The Worcester Consolidated Street Railway, which operated an extensive streetcar system in Worcester and surrounding towns, received permission from the state legislature in June 1896 to lease the W&S and the Worcester and Shrewsbury Street Railway (an unrelated streetcar company). The lease of the W&S took effect on July 1, 1896, with an annual rental of $3,750. In its final 12 months of independent operations, the line had carried 575,512 passengers and earned a net profit of $4,253. The Consolidated had also leased Lincoln Park by this time.

The Consolidated soon added an electrified standard gauge track on the north side of the W&S track between Bloomingdale and Lincoln Park. This track connected to the existing Consolidated streetcar line on Shrewsbury Street and Belmont Street near Liscomb Street and at Lincoln Park, forming a loop line known as the "Lake line" (also "Lake View line"). After the new streetcar track entered service, steam-powered service on the W&S track operated only intermittently, such when there was high ridership to the lake or events at the nearby Worcester Oval, or when the streetcar line was blocked. Despite this, eastward extension of the W&S was again considered in 1898. The "dummy" operated only a handful of times in 1899, and some equipment was sold off that year.

The Boston and Worcester Street Railway (B&W), an interurban line between its namesake cities, began operation on July 1, 1903. All B&W service initially used the Lake View line to enter and leave Worcester. The B&W introduced limited-stop service in 1909. By 1911, eastbound limited cars exited the city on the Shrewsbury/Belmont line, which saved four minutes compared to the longer Lake View line. Beginning on October 12, 1925, all B&W cars used the Shrewsbury/Belmont route.
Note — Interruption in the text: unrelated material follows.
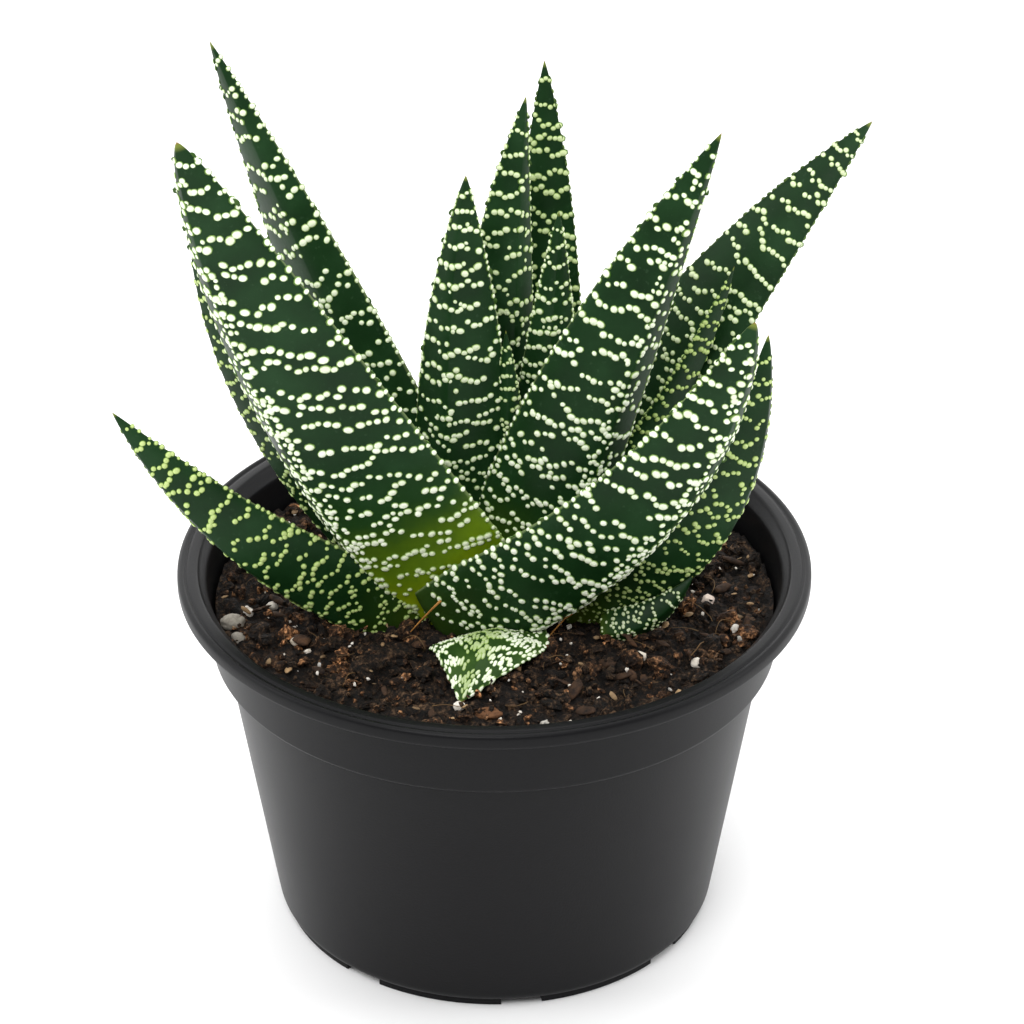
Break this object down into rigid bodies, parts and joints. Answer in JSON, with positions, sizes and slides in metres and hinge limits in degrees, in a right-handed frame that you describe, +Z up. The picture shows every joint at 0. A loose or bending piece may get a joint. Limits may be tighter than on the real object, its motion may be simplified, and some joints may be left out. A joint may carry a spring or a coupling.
{
  "type": "potted succulent",
  "caption": "Potted gasteraloe: a rosette of thick keeled dark green leaves banded with white beads, in soil in a round black plastic nursery pot with a flat rim and stepped collar.",
  "frame": {"origin": "on the pot's axis, on the plane that the pot's feet stand on", "axes": "+Z up along the pot's axis; the front of the plant, seen in the picture, faces -Y; +X is to the right seen from the front"},
  "size_m": [0.1404, 0.12, 0.1725],
  "materials": {
    "pot_plastic": "satin black polypropylene",
    "soil": "rough moist peat and bark",
    "stem": "matt fleshy root",
    "leaf": "satin waxy leaf",
    "grey_stone": "matt",
    "perlite": "matt",
    "bark": "matt"
  },
  "bodies": {
    "root": {"pot": "pot_plastic", "soil": "soil", "stem_and_roots": "stem", "leaf_front_right_curved": "leaf", "leaf_front_left_large": "leaf", "leaf_front_short": "leaf", "leaf_left_low": "leaf", "leaf_right_outer": "leaf", "leaf_right_small": "leaf", "leaf_centre_right_large": "leaf", "leaf_centre": "leaf", "leaf_left_upright": "leaf", "leaf_right_large": "leaf", "leaf_right_inner": "leaf", "leaf_inner_small": "leaf", "leaf_centre_back": "leaf", "leaf_rear": "leaf", "leaf_left_tall": "leaf", "leaf_heart_tiny": "leaf", "grey_stone": "grey_stone", "grey_stone_small": "grey_stone", "perlite_left": "perlite", "perlite_left_inner": "perlite", "perlite_front_left": "perlite", "perlite_front": "perlite", "perlite_front_right": "perlite", "perlite_right": "perlite", "perlite_right_back": "perlite", "bark_chip_front": "bark", "bark_chip_right": "bark"}
  },
  "joints": []
}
The W&S and the Worcester and Shrewsbury Street Railway were consolidated into the Consolidated on March 29, 1929. The Lake View line was replaced with buses in 1933, ending rail service on the former Worcester and Shrewsbury.

==Rolling stock==
The W&S began operation with a single 22-horsepower steam dummy locomotive and two passenger cars. The dummy and one car were made by E. Remington and Sons in Ilion, New York, at a cost of $3,500. The other car cost $500 and was made by J.M. Jones and Co. of West Troy, New York. The W&S was locally known as the "dummy" after the steam dummy. By 1875, the W&S owned three locomotives, four passenger cars, four cars for freight or other purposes, and one snowplow. At the time of its lease by the Consolidated, the W&S owned four locomotives, eleven passenger cars, and four freight cars. Some equipment, including one locomotive and two passenger cars, was sold to the Baltimore and Lehigh Railway in 1899.